### Supplied material

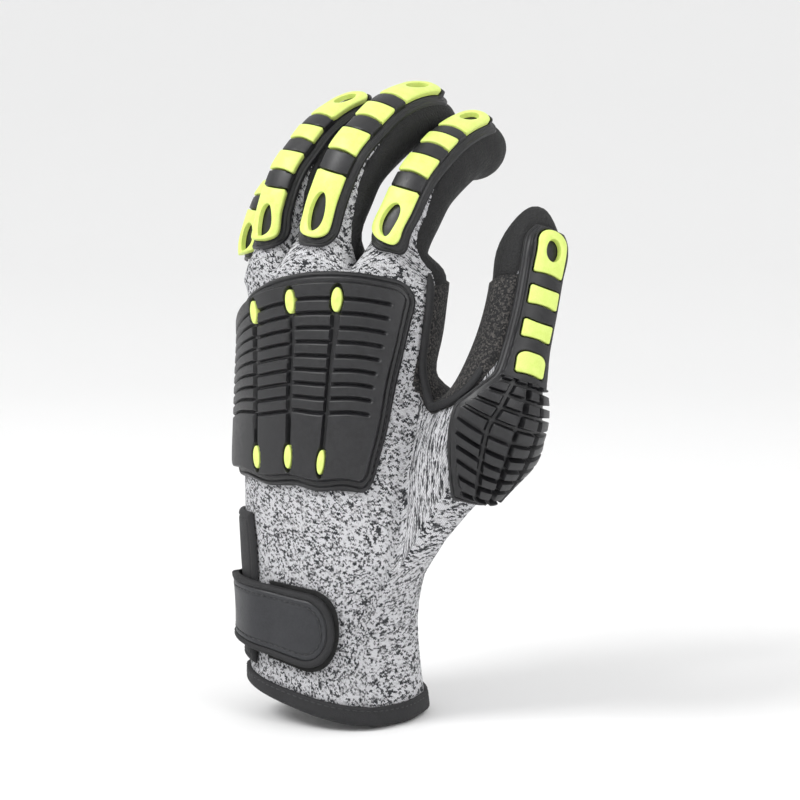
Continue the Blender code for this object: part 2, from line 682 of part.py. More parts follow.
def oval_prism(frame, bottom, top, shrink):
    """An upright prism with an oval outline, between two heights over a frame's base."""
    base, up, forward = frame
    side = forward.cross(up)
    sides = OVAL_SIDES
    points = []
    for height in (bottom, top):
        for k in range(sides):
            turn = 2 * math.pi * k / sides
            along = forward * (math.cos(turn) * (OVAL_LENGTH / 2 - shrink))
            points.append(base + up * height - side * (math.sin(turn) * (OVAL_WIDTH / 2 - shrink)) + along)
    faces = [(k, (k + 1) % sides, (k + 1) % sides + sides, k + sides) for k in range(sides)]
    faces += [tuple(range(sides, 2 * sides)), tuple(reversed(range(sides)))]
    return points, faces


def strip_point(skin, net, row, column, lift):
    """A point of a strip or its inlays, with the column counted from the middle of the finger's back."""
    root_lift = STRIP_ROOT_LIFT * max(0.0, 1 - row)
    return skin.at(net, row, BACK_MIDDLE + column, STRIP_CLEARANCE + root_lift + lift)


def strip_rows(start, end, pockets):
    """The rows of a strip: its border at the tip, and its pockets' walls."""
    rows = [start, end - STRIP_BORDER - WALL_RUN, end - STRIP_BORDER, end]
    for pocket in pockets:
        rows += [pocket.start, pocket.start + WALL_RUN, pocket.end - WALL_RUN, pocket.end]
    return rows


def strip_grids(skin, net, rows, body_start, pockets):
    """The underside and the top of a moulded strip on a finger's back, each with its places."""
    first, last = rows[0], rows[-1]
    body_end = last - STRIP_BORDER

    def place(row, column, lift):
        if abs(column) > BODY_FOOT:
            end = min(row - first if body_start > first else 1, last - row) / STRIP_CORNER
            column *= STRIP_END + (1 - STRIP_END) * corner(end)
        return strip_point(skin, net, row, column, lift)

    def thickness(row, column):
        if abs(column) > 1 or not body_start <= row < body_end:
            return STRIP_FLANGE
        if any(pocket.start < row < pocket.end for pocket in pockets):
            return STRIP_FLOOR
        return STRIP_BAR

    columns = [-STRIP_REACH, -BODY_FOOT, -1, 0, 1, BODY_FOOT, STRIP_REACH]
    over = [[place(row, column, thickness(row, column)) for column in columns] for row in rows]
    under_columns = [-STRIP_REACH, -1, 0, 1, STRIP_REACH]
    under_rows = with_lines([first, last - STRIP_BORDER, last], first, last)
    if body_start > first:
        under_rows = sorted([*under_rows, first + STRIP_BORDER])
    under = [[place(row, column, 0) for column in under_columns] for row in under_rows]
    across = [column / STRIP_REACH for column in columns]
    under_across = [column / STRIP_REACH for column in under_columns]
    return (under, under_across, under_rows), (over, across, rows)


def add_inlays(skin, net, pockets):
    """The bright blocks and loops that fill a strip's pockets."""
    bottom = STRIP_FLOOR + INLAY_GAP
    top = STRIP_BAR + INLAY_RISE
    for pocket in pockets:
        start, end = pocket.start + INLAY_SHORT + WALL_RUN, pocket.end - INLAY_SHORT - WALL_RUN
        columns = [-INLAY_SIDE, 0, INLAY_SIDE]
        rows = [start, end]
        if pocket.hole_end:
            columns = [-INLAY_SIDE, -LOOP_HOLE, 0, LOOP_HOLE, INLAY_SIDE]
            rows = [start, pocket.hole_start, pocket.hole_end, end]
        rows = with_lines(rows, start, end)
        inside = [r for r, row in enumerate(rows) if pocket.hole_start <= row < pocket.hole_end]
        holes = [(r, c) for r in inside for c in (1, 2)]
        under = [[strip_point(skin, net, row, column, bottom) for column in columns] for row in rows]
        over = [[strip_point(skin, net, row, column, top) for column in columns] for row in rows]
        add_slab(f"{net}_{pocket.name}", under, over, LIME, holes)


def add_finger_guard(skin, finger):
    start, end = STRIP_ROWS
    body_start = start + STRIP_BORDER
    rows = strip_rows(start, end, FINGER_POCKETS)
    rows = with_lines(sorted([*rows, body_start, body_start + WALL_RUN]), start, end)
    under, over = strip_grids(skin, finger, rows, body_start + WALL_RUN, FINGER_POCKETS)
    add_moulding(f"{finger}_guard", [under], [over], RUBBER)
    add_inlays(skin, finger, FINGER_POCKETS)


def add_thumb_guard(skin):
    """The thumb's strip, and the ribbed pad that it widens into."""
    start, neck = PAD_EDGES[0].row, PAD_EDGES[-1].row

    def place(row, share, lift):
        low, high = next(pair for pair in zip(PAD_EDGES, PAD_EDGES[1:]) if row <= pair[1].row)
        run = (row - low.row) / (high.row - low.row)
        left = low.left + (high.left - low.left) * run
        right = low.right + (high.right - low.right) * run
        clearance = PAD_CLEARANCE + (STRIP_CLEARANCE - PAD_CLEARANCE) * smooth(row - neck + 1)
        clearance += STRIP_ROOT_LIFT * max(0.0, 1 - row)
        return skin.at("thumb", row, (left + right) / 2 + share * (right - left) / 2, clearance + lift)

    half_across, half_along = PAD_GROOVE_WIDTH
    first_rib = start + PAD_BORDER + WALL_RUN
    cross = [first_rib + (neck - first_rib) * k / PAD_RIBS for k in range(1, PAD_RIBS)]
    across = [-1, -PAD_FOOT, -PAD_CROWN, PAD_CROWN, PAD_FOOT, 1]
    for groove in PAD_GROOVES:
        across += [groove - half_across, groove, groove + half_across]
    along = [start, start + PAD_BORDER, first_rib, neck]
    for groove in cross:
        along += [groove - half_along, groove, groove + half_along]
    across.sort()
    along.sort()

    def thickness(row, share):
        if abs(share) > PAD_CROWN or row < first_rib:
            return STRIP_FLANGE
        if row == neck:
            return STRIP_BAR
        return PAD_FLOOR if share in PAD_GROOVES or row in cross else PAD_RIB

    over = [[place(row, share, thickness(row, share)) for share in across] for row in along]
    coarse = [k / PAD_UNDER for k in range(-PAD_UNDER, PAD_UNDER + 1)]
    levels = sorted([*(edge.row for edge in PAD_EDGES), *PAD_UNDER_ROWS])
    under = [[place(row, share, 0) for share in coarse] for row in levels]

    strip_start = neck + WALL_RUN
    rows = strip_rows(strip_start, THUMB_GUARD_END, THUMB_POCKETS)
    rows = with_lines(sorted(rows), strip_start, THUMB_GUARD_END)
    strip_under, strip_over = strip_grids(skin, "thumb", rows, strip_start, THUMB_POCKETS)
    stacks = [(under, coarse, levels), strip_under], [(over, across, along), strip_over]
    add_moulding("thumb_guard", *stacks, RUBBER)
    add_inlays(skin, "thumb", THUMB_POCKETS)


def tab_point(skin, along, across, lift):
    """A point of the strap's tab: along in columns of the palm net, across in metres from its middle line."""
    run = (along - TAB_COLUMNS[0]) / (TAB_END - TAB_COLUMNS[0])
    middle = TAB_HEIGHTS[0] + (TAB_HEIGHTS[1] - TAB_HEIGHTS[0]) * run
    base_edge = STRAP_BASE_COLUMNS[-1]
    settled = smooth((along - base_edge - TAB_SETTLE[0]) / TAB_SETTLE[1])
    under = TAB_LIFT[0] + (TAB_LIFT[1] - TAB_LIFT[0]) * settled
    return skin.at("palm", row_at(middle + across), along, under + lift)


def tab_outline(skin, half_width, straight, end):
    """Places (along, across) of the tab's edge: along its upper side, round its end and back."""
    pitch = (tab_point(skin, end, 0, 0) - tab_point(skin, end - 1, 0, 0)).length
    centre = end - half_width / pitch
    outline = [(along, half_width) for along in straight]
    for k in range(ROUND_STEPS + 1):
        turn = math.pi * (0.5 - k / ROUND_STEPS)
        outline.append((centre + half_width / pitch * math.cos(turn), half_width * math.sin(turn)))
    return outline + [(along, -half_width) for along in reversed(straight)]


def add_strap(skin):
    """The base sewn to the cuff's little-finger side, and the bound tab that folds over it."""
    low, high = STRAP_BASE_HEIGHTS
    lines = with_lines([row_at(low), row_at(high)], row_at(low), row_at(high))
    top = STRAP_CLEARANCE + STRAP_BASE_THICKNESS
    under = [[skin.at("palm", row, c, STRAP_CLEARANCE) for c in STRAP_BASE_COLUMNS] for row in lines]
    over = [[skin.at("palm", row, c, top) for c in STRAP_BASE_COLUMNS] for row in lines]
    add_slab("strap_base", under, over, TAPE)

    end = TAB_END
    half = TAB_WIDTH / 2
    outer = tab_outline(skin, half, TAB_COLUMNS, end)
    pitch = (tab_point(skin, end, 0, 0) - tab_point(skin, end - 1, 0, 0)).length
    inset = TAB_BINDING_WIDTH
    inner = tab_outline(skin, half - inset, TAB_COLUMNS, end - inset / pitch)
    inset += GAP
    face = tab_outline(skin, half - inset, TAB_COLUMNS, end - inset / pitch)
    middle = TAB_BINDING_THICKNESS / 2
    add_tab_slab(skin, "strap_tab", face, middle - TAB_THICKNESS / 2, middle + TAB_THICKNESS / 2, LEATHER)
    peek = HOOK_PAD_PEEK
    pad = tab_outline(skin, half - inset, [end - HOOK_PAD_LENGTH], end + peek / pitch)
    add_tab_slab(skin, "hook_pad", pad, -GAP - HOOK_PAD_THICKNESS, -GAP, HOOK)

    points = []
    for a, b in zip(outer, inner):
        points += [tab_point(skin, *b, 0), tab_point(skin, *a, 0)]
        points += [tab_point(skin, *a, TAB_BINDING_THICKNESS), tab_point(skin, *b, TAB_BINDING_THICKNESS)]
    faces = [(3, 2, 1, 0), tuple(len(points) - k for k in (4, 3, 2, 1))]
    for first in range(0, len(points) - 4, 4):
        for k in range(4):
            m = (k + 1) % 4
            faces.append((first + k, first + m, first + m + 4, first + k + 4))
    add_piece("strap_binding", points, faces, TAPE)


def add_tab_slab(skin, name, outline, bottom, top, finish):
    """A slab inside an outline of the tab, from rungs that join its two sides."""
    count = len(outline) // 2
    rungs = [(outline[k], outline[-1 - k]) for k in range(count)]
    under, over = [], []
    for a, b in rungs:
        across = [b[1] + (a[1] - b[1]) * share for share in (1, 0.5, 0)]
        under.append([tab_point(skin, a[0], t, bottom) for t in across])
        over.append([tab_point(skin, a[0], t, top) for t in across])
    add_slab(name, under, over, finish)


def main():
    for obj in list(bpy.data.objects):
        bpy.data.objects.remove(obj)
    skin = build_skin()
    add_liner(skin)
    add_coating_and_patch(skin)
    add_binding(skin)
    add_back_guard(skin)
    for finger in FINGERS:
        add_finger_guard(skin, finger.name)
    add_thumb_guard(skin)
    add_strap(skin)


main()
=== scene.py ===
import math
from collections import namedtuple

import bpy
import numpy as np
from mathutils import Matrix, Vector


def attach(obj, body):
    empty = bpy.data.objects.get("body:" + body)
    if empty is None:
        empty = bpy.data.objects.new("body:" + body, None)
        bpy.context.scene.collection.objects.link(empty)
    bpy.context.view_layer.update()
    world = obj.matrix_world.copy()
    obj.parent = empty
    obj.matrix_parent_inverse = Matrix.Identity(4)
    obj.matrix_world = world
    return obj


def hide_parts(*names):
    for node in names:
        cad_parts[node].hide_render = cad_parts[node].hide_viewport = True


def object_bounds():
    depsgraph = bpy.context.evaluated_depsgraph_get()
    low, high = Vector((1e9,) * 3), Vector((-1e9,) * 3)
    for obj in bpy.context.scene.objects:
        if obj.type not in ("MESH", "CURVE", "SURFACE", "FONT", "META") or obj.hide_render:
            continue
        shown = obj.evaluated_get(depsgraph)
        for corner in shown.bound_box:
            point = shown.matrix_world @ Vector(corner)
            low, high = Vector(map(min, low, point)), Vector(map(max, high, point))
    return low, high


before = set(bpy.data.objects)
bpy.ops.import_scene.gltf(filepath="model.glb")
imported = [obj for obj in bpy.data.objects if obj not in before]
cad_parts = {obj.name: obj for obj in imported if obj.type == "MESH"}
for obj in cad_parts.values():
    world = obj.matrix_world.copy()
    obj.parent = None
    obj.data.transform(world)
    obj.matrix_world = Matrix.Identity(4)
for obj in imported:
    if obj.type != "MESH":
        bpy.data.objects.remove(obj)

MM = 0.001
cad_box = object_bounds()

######

To be done: Starting at the line that holds "skin = build_skin()", copy each line exactly and stop after the line that holds "bpy.context.view_layer.update()".

Solved exercise:
    skin = build_skin()
    add_liner(skin)
    add_coating_and_patch(skin)
    add_binding(skin)
    add_back_guard(skin)
    for finger in FINGERS:
        add_finger_guard(skin, finger.name)
    add_thumb_guard(skin)
    add_strap(skin)


main()
=== scene.py ===
import math
from collections import namedtuple

import bpy
import numpy as np
from mathutils import Matrix, Vector


def attach(obj, body):
    empty = bpy.data.objects.get("body:" + body)
    if empty is None:
        empty = bpy.data.objects.new("body:" + body, None)
        bpy.context.scene.collection.objects.link(empty)
    bpy.context.view_layer.update()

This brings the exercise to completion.